4. Загруженные в компьютер люди и машинные интеллекты могут размножаться практически мгновенно в случае наличия необходимых ресурсов. Также, если они смогут предсказать некоторые аспекты своей эволюции, они смогут модифицировать себя прямо сейчас, вместо того, чтобы ждать, пока их оттеснят на второй план другие. Оба эти фактора могут привести к гораздо более быстрому эволюционному развитию в постчеловеческом мире.
5. Виды деятельности и жизненные пути, которые мы ценим, могут не совпадать с видами деятельности, которые имеют максимальную экономическую ценность в постчеловеческом мире. Деятели, которые выберут трату некоторой части своих ресурсов на (непродуктивные или не очень оптимальные) «хобби», будут находиться в невыгодном положении, и будут потому рисковать быть оттесненными на второй план. (Но как тогда игра могла развиться у людей и других приматов?

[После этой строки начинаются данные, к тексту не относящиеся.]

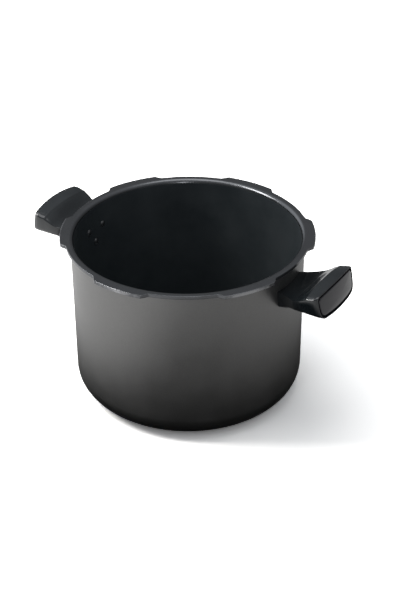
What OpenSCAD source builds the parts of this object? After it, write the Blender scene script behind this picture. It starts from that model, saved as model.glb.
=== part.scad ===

Предположительно, потому что она была адаптивно выгодна и поэтому «продуктивна» в смысле слова используемого здесь. Мы приписываем ценность игре. Но опасность состоит в том, что нет никаких гарантий, что виды деятельности, которые будут адаптивно полезными в будущем, будут теми же, которые мы сейчас считаем полезными — адаптивная деятельность в будущем может быть даже не связана с какой-либо формой осознания).